Придумать новые обозначения профессий – “товарищ стрелок” вместо “солдат” или “ответственный за уборку улиц” вместо “дворник” – было еще полдела. Гораздо труднее было в момент экономического коллапса и внешней военной угрозы нащупать путь, по которому должна двигаться вперед новая республика. Возможно, именно потому, что реальные проблемы быль столь грозными, люди пытались отвлечься нескончаемым теоретизированием на митингах или разговором о бытовой рутине.
Не считая мира и хлеба, больше всего людям хотелось обновления: покончить наконец со старыми обычаями и привычками, со старой ложью, с властью чужаков в дорогих костюмах. Февральские дни породили надежду на новые, невиданные возможности, и все – от промасленных слесарей Выборгской стороны до крестьян черноземной полосы России – радостно переживали момент самоопределения. И они не ошибались: мир и в самом деле изменился навсегда.
Однако в Петрограде в эти же самые дни были и другие люди – предприниматели и интеллектуалы, полные самых лучших намерений, хотя и далекие от реальной жизни народа; они быстро и энергично взялись за дело. Часть этих людей в течение восьми с лишним месяцев 1917 года будет управлять величайшей революцией в мировой истории, при этом совершая действия и произнося слова, которые и должно совершать и произносить всякое порядочное правительство. На французском языке тогдашней дипломатии они будут обсуждать условия международных договоров и заключать секретные сделки за закрытыми дверями, обмениваться уступками и оттачивать формулировки. По сути дела, ничего другого им и не останется, поскольку этим людям не будет давать спать по ночам призрак новых социальных волнений, даже анархии.
Представители другого фланга русской интеллигенции, уцелевшие остатки левого антимонархического подполья, ежедневно собирались в квартире Матвея Скобелева, у которого по возвращении из Сибири остановился Церетели. Из членов Исполкома пригласили совсем немногих. Суханов (которого Церетели считал “сухим, холодным и желчным”) не относился к числу этих избранных, и уж конечно, здесь не было ни одного большевика. Небольшая группа, в основном состоявшая из меньшевиков и вскоре прозванная “звездной палатой”, к концу марта стала контролировать Исполком11 Она задавала повестку дня, выдвинула ряд броских лозунгов, но по мере того как огонь революции стихал, Исполком ни в коем случае не хотел позволить буржуазному правительству остаться в стороне от процесса управления.

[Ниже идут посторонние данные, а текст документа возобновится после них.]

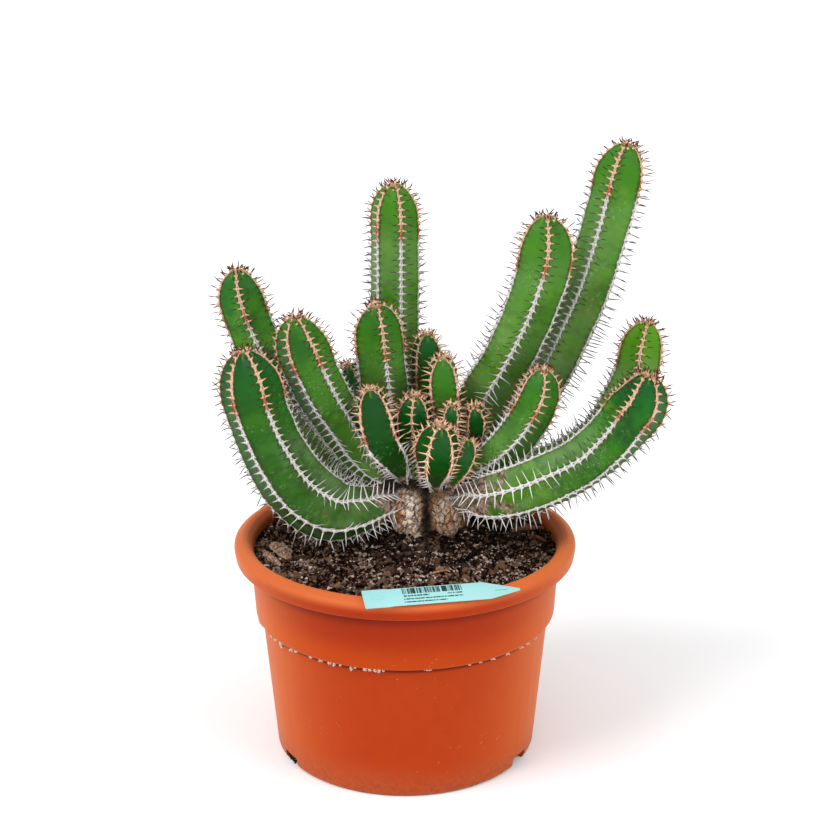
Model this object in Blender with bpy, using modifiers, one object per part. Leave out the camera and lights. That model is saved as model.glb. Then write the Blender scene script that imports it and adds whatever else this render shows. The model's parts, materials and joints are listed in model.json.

Скованные страхом перед возможными неверными решениями о выборе дальнейшего пути, члены “звездной палаты”, по сути, зависели от доброй воли таких людей, как князь Львов.
Насущные вопросы, как и можно было ожидать, были те же, что до февральских дней, однако царя, на которого можно было бы свалить вину за происходящее, больше не было. Война (или, лучше сказать, вопрос о мире) оставалась главным источником раздоров. Изданный Советом манифест “К народам мира” был великолепен и наделал много шума, однако он никак не решил проблему. Хотя группа Церетели теперь выступала единым фронтом, остаток Исполкома был по-прежнему погружен в разногласия – шла ли речь о продолжении вооруженной борьбы, братании, военной промышленности или деталях предстоящей весенней кампании. Эти бесконечные споры перечеркивали все попытки объединения. И пока Совет пытался договориться с собственной революционной совестью, Временное правительство в своей новой резиденции, Мариинском дворце, обсуждало те же проблемы, хотя и с несколько иной точки зрения.
Поскольку империя находилась на грани распада, министры Временного правительства решили сосредоточиться на вопросе о территориальных приобретениях. 23 марта / 5 апреля, в тот самый день, когда в Петрограде проходили торжественные похороны жертв революции, правительственная газета “Речь” опубликовала интервью Милюкова, приуроченное к заявлению американского президента Вудро Вильсона о вступлении США в войну.
Министр иностранных дел воспользовался этой возможностью, чтобы вновь заявить о своей решимости соблюдать все международные договоренности России. В действительности он имел в виду (хотя и не решился прямо произнести это), что Россия, если она желает и дальше считаться мировой державой со всеми вытекающими отсюда обязательствами, неизбежно должна аннексировать ряд чужих территорий. Милюков говорил о “союзе, который объединил бы украинское население австрийских провинций с населением нашей собственной Украины” – формула, маскировавшая намерение России аннексировать австро-венгерскую Галицию. Но главным призом, конечно, считался жирный кусок Турции. Предстоящую аннексию Константинополя Милюков оправдывал тем, что “турецкая нация, несмотря на пятисотлетнее господство, так и не смогла пустить там глубокие корни”. Турки, вероятно, были бы шокированы тем, что захват проливов Босфор и Дарданеллы Милюков считал чуть ли не домашним делом России, мерой по “защите врат российского дома”.